The Beijing Olympics in 2008 is set to generate 1.8 million new jobs in the city, according to a report released by the municipal statistics bureau last week.

Construction, communications and environmental protection industries will provide most jobs until the end of next year, it said, but after that the service sector will become the major job provider.

The bureau estimated that between 2004 and the Games, 280 billion yuan (US$34.6 billion) will have been invested, raising the city's GDP by an average of 0.8 percentage points per year.

Wei Xiaozhen, head of the bureau's Accounting Division, said Beijing will spend 100 billion yuan (US$12.3 billion) of that figure on infrastructure construction.
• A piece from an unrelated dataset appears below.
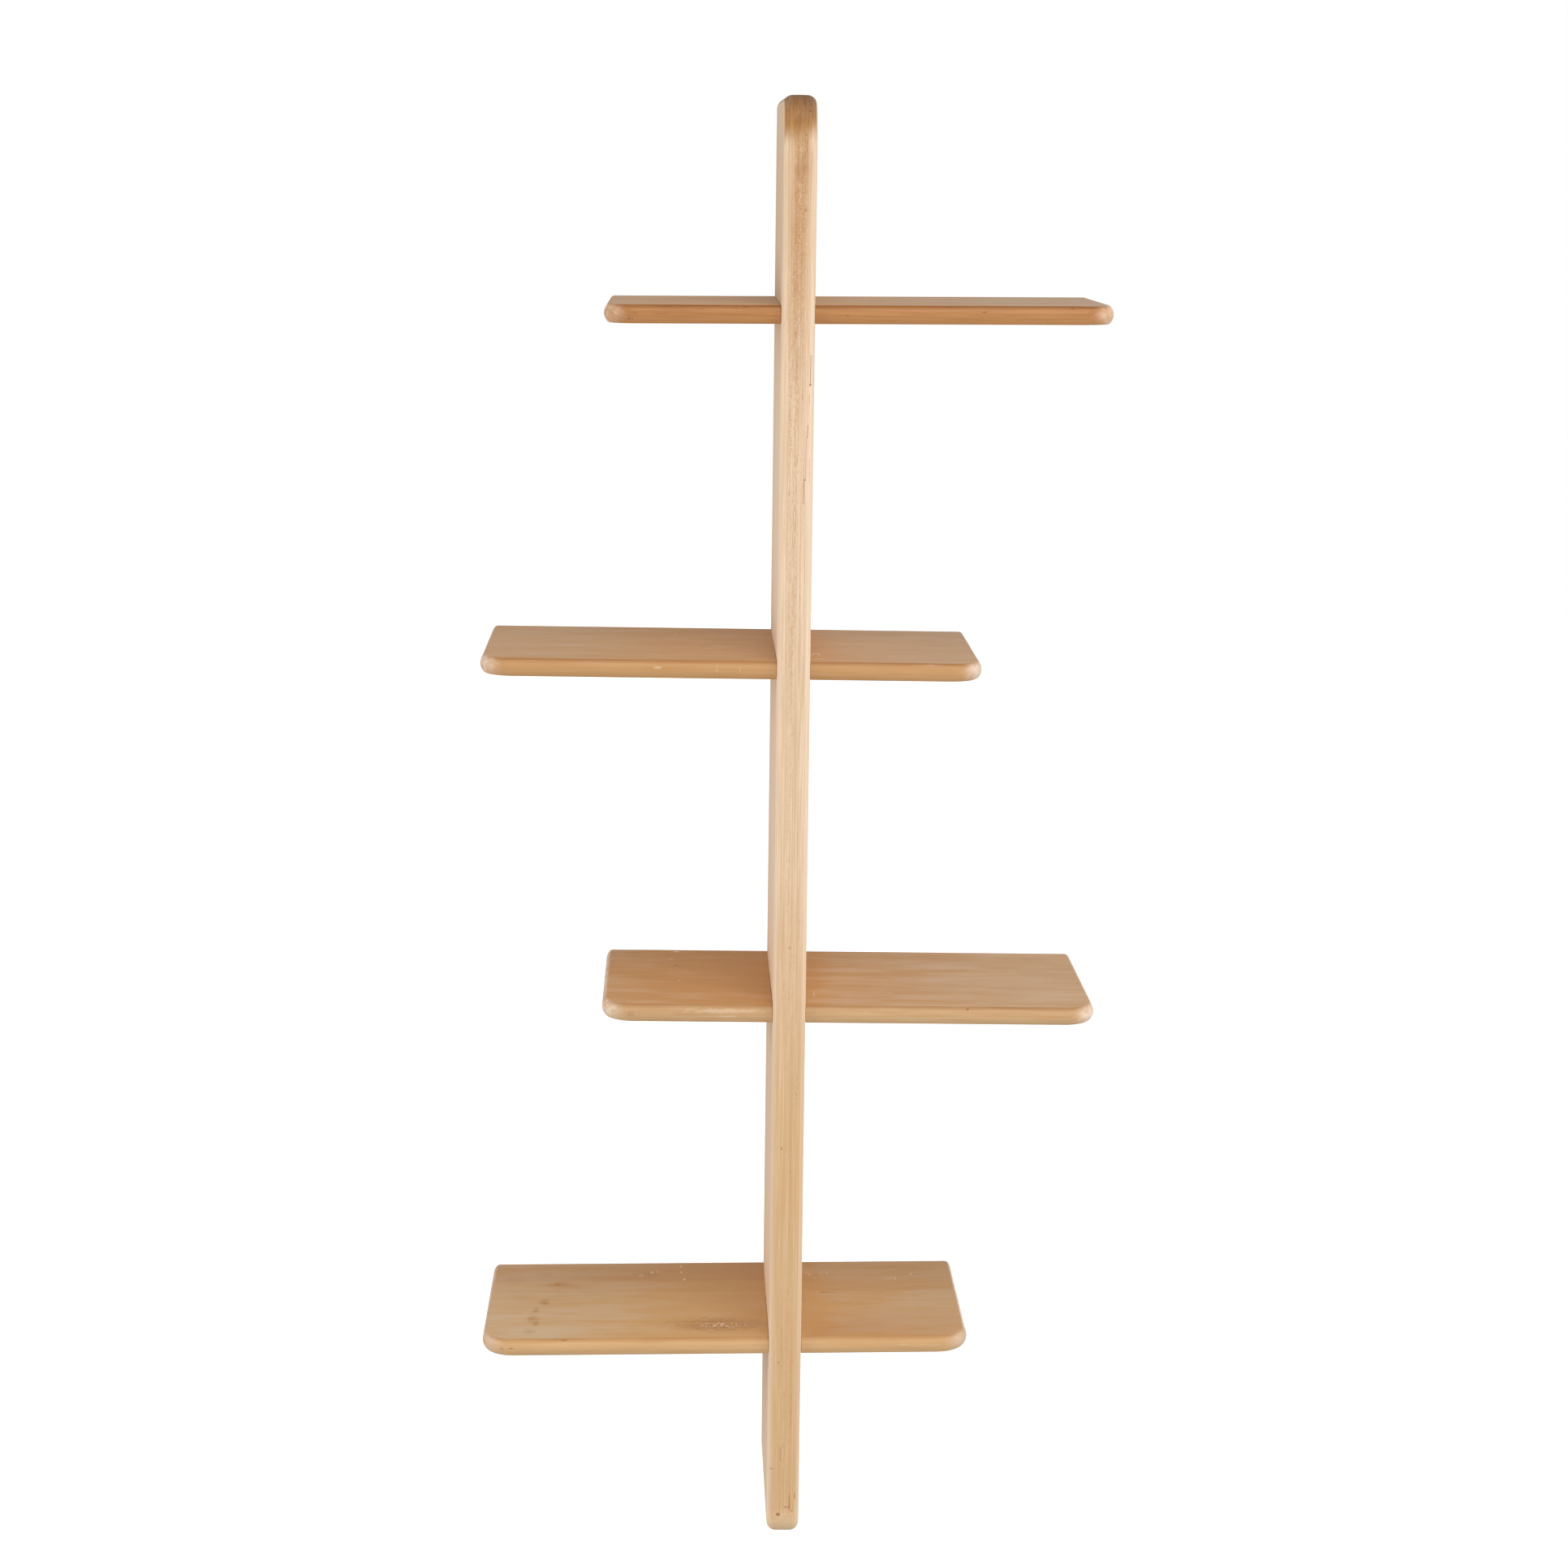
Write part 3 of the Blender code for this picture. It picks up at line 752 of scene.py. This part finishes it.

"Massive construction projects, such as the 300-kilometer subway network and the 600-kilometer highway system, will create a huge number of job opportunities over the next few years," Wei said.

The city is expected to allocate more than 10 billion yuan (US$1.23 billion) to build or rebuild sports venues that will be used as public sport and entertainment venues after the event. "To operate and maintain such huge buildings, service workers will be in great demand," Wei said.

The 1988 Olympics brought nearly 300,000 new jobs to Seoul, and preparations for the 2000 Sydney Olympics meant 150,000 new jobs there. The bureau said that Beijing, with plentiful cheap labor, can expect to gain even more.

Apart from generating 1.8 million jobs, the Olympics will increase the proportion of the service sector in the capital’s economic structure, an important factor in gauging a city's level of development.

According to the report, the service sector will take up 70 percent of the city's economic volume in 2008, 10 percentage points higher than the current level.

"It is good news for Beijing to see the growth of the service sector," Wei said, adding that the service industry usually accounts for more than 80 percent of the economic volume of cities in developed countries.

Inward investment will bring Beijing and its environs a spending boom in construction, communications, postal and telecommunication services, tourism, and catering, according to the bureau, but it still has a long way to go if it is to make the Games both successful and profitable.

Wei Jizhong, president of the Beijing Olympic Economy Research Institute, said preparations for 2008 should be carried out in a cost-efficient way, with the city seeking a balance between short-term Olympic construction and long-term social and economic development.